4. 特殊土における住宅地盤対策~黒ぼく~

加藤清次
アキュテック(株)技術部

はじめに

特殊土のシリーズは、これまでに東京湾臨海部の液状化に始まり、南九州の「しらす」、北海道の「泥炭」と特定地方の土が取り上げられてきたが、今回は、全国的にみられる特殊土「黒ぼく」について紹介する。

 

黒ぼくとは

黒ぼくとは、主として台地、丘陵地、山麓に分布する黒または黒褐色の腐植に富んだ粘性土をそのようによぶことが多い。どのような土をさすのか簡単にいうと、ロームが分布する台地上にみられる畑の真っ黒な土がそうで(写真-1)、ロームの表層部分を覆っているのが通常である(写真-2)。黒ぼくの名前は、黒くてほくほく(ぼくぼく)した感触があることに由来するといわれており、地方によっては黒ボコ、黒ニガなどとよばれることもある。黒ぼくの分布面積は日本の国土面積の約17%にもおよぶといわれている。
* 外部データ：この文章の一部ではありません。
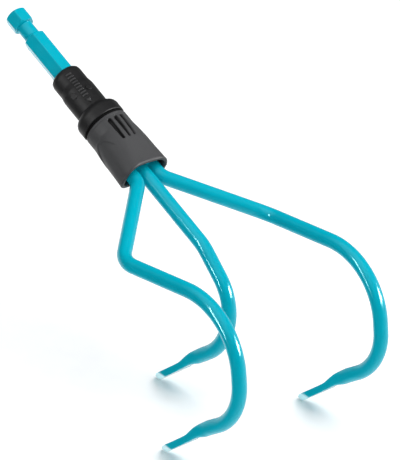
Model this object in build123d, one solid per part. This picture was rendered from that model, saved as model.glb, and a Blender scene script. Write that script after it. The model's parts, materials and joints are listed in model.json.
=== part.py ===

母材の粘性土は、主としてロームからなることが多いが、中には非火山性のものもある。前者は北海道から東北、関東、九州地方を中心に火山灰が分布する地域に広く分布し(図-1)、後者は特に、東海地方の段丘面上でみられる(図-2)。また、ロームからなるものは、地盤材料の工学的分類の小分類では、有機質火山灰土(OV)に該当する。以下、特に母材をロームとする黒ぼくについて述べる。